To the serious-minded adult, obsessed with the approving yes and terrified of the disapproving no, the words of Mister Rogers can only sound like madness:
“I’m not very good at it, but that doesn’t matter. It’s the fun of doing it that’s important.”
A couple of weeks ago I began to line out some rules I use when I start any kind of creative project. The first of those rules is, Anything worth doing is worth doing badly.
That line did not originate with me. Near as I can tell, it was coined by G.K. Chesterton, though I arrived at it not by reading his works, but by reading books like Joseph Heller’s Catch-22, which features a version of the wisdom as more of a wisecrack (“It is better to live on your feet than die on your knees”).

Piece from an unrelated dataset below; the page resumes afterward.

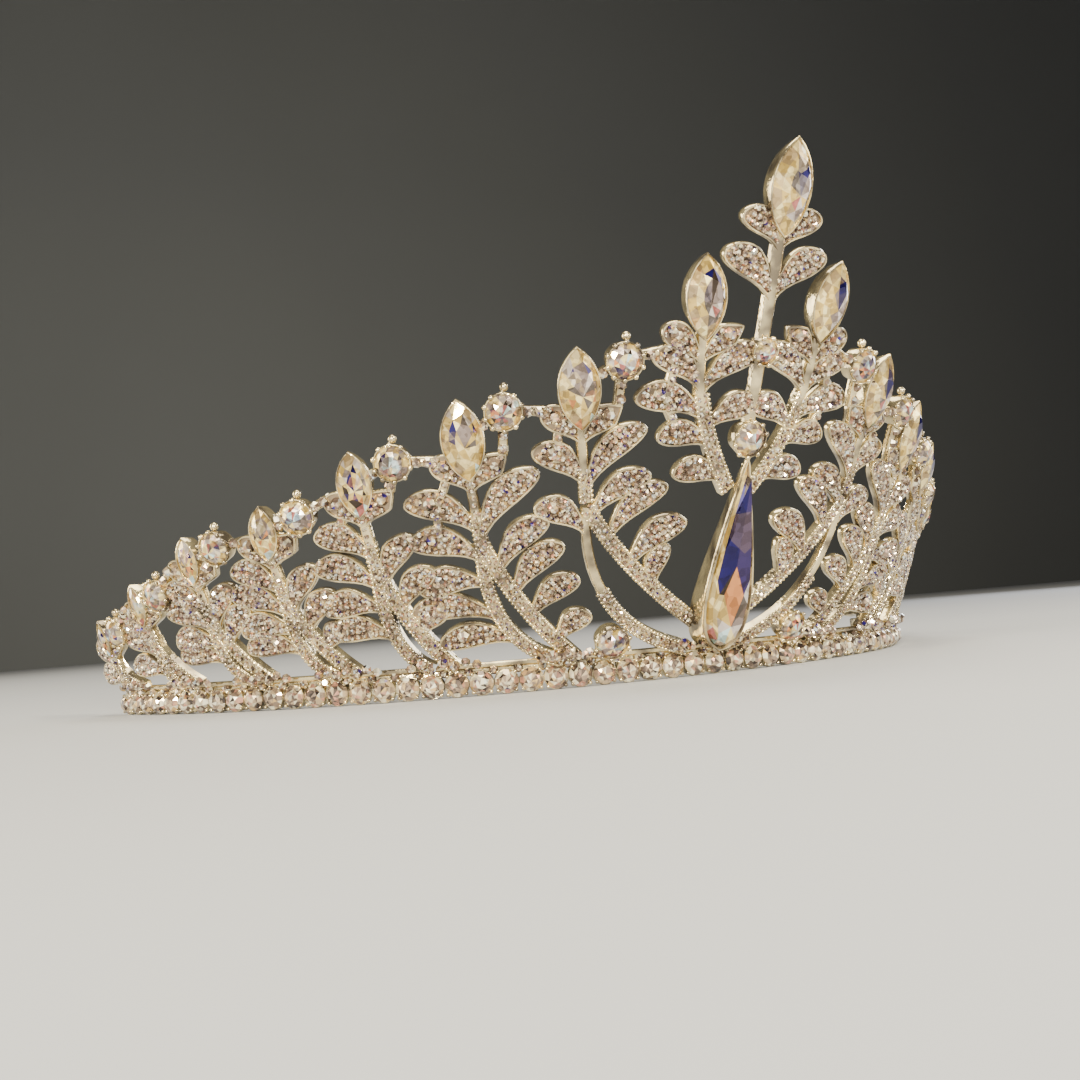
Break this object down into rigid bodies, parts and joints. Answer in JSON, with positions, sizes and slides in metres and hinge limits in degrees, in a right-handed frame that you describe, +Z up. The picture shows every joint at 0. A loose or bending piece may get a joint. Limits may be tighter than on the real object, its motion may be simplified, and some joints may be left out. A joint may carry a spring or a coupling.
{
  "type": "crown",
  "caption": "Open pageant crown of pierced metal plumes and leaves set with marquise, round and pear-cut clear stones on a low curved band of round stones.",
  "frame": {"origin": "centre of the bounding box's base, on the floor under the middle of the open arc", "axes": "+X to the wearer's left along the width, -Y to the front, +Z up"},
  "size_m": [0.186, 0.1128, 0.0785],
  "materials": {
    "cast_metal": "polished",
    "crystal": "polished"
  },
  "bodies": {
    "root": {"frame": "cast_metal", "peak_stone": "crystal", "pear_stone": "crystal", "crest_stone": "crystal", "bud_stone": "crystal", "marquise_l1": "crystal", "marquise_l2": "crystal", "marquise_l3": "crystal", "marquise_l4": "crystal", "marquise_l5": "crystal", "marquise_l6": "crystal", "marquise_l7": "crystal", "marquise_l8": "crystal", "round_l1": "crystal", "round_l2": "crystal", "round_l3": "crystal", "round_l4": "crystal", "round_l5": "crystal", "round_l6": "crystal", "round_l7": "crystal", "band_round_l": "crystal", "band_stones_l": "crystal", "marquise_r1": "crystal", "marquise_r2": "crystal", "marquise_r3": "crystal", "marquise_r4": "crystal", "marquise_r5": "crystal", "marquise_r6": "crystal", "marquise_r7": "crystal", "marquise_r8": "crystal", "round_r1": "crystal", "round_r2": "crystal", "round_r3": "crystal", "round_r4": "crystal", "round_r5": "crystal", "round_r6": "crystal", "round_r7": "crystal", "band_round_r": "crystal", "band_stones_r": "crystal"}
  },
  "joints": []
}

If we follow John Holt’s insights as he talks about the children he observed in classrooms, we see that teachers instill in their students an unspoken expectation that they should do something the correct way the first time they attempt it - or else they should not attempt it. This expectation, moreover, is often communicated nonverbally. In fact, it is rarely if ever explicitly named by the teacher or the student; nevertheless, they both understand the weight of the expectation fully well.

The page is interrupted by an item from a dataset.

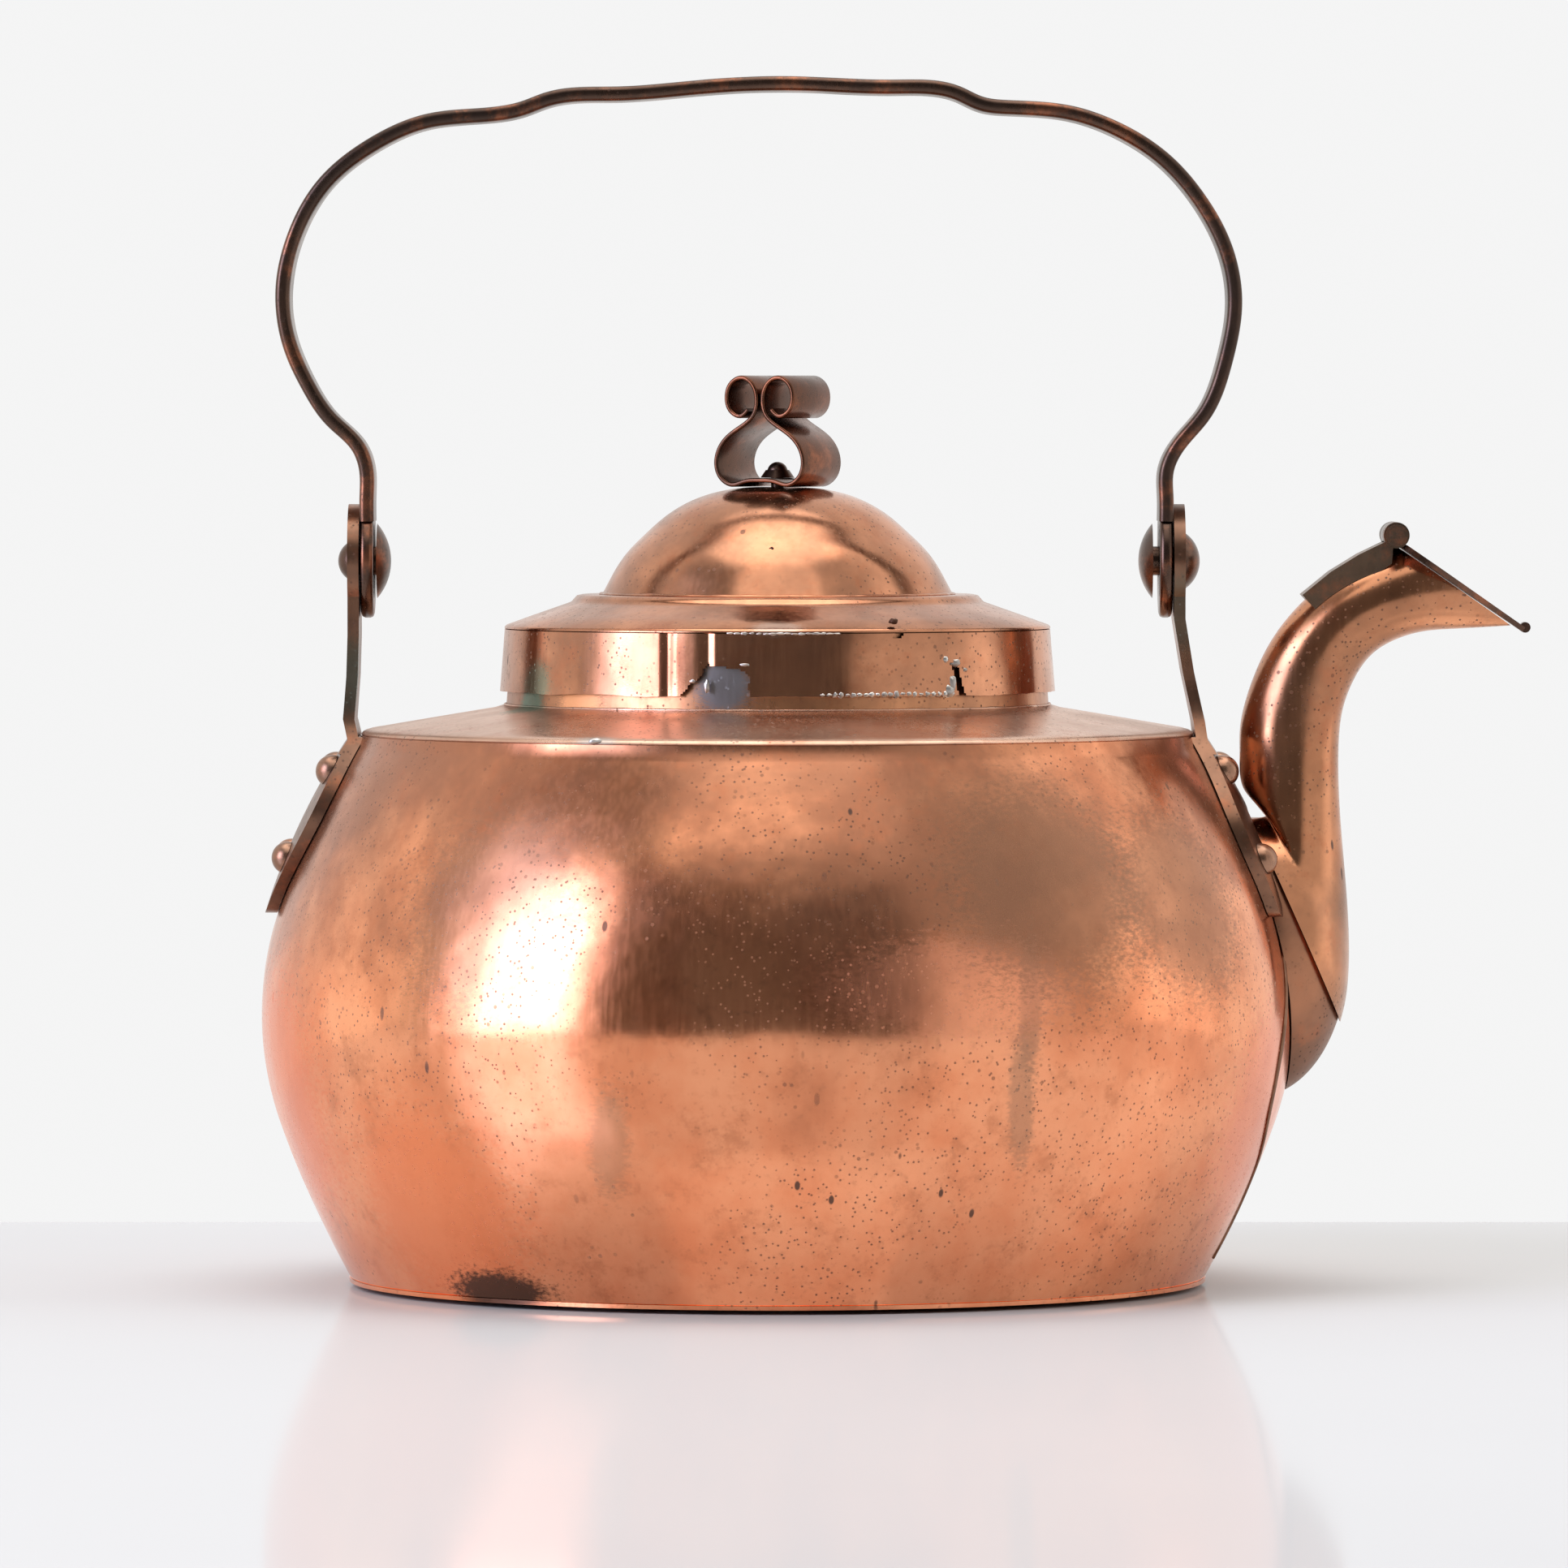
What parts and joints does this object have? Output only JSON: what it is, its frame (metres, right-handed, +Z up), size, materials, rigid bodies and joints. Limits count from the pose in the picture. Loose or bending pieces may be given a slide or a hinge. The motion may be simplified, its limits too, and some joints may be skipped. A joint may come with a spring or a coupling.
{
  "type": "coffee pot",
  "caption": "Round-bellied sheet-metal pot with a swinging strap bail, a lift-off domed lid, and a beaked side spout closed by a hinged flap.",
  "frame": {"origin": "centre of the flat underside of the base, where the pot stands on a table", "axes": "+X towards the spout, +Z up, the bail swings about a line along X"},
  "size_m": [0.3129, 0.2548, 0.2973],
  "materials": {
    "copper_body": "worn burnished copper with brown patina, tinned inside",
    "copper_spout": "burnished copper with brown patina",
    "brass_hinge": "dark brazed metal",
    "copper_lug": "dark patinated copper",
    "copper_rivet": "worn copper",
    "copper_bail": "dark brown patinated copper",
    "copper_lid": "worn burnished copper with brown patina"
  },
  "bodies": {
    "pot": {"body_wall": "copper_body", "base_plate": "copper_body", "shoulder_plate": "copper_body", "neck_collar": "copper_body", "spout_root": "copper_spout", "spout_tube": "copper_spout", "spout_hinge_leaf": "brass_hinge", "spout_hinge_pin": "brass_hinge", "lug_back": "copper_lug", "lug_front": "copper_lug", "lug_back_rivets": "copper_rivet", "lug_front_rivets": "copper_rivet", "pivot_rivet_back": "copper_rivet", "pivot_rivet_front": "copper_rivet"},
    "bail": {"bail_handle": "copper_bail"},
    "flap": {"spout_flap": "copper_spout"},
    "lid": {"lid_skirt": "copper_lid", "lid_top": "copper_lid", "lid_dome": "copper_lid", "lid_knob": "copper_lid", "knob_rivet": "copper_rivet", "knob_washer": "copper_rivet"}
  },
  "joints": [
    {"name": "bail_swing", "type": "hinge", "parent": "pot", "child": "bail", "pos_m": [0, 0, 0.1782], "axis": [1, 0, 0], "range_deg": [-108, 108]},
    {"name": "lid_lift", "type": "slide", "parent": "pot", "child": "lid", "axis": [0, 0, 1], "range_m": [0, 0.06]},
    {"name": "flap_hinge", "type": "hinge", "parent": "pot", "child": "flap", "pos_m": [0.152, 0, 0.1846], "axis": [0, -1, 0], "range_deg": [0, 100]}
  ]
}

Holt’s conclusion is that this is not only disastrous for our educational institutions, but for society as a whole, and our humanity and even our very souls, in particular. Or, as Carse would put it, we have traded the open-endedness of playful discovery for the deadly seriousness of the known quantity, the assured outcome.
What does this have to do with discussions of the creative process?
Well, if Holt and Carse—and yes, Mister Rogers—are correct, we do not “become” creative. Rather, every human being is already inherently creative, and the creative process is not a discovery of some foreign land, but rather a recovery of a lost mother tongue that speaks within each of us.
In other words, it is learning to say again as adults what we once said when we were children: “I’m not very good at it, but that doesn’t matter. It’s the fun of doing it that’s important.”
Our Zen Buddhist friends refer to this state of renewed childhood with a phrase I quite like. They sometimes call it “beginner’s mind.”
Probably the best example of beginner’s mind I know comes from no less a model of the creative process than Pablo Picasso, when he said, “It took me four years to paint like Raphael, but a lifetime to paint like a child.”
The danger for us is to misunderstand “painting like a child” to mean crude or common or useless. This harsh evaluation comes to us from the voice of our internalized teachers, with their disapproving no.
So what did Picasso mean—what could he possibly have meant—when he said that he learned “to paint like a child”?
I think it means he re-learned how to be playful, and how to be open to starting a process where no one was at all sure of the outcome. As Carse reminds us, “to be playful is to allow for unlimited possibility.”
Now the danger for our well-trained ego, of course, is that unlimited possibility contains within it the possibility of sucking. The internalized voices of our teachers have made us wary of these possibilities. We want to avoid any potential negative outcomes, before they even happen.
But Carse and Holt and Mister Rogers and now even someone as successful as Pablo Picasso are telling us the exact opposite of this truth we were so carefully taught. Instead of “anything worth doing is worth doing well” (the insistence on perfection before one even begins), this alternate path trough the universe whispers that “anything worth doing is worth doing badly.”
Badly. Not because we don’t care about the quality (you would be hard pressed to find a more rigorous defender of the quality of his art than Picasso), but rather a willingness to make a mess and figure it all out in the middle.
Doing badly means starting where you are, before you are fully prepared, with a sense that the quality will come as you get your sea legs under you.
It’s a willingness to say, “I’m not very good at it, but that doesn’t matter. It’s the fun of doing it that’s important.”
I will come back to the question of how broadly we might define “fun” in that statement, but the main point stands: any creative process demands that we leave behind the destructive idea that perfection is our starting point.
We must have the mind of beginners. We must recover that part of us that knew how to play. We must become more and more open to unlimited possibilities.
Which means that, sometimes, we are going to suck.
(We’ll talk about ways to leverage the suck to our creative advantage in future columns.)
For right now, however, that’s the price of admission if we want access to the truly brilliant things that are inside us, longing to be brought into the world.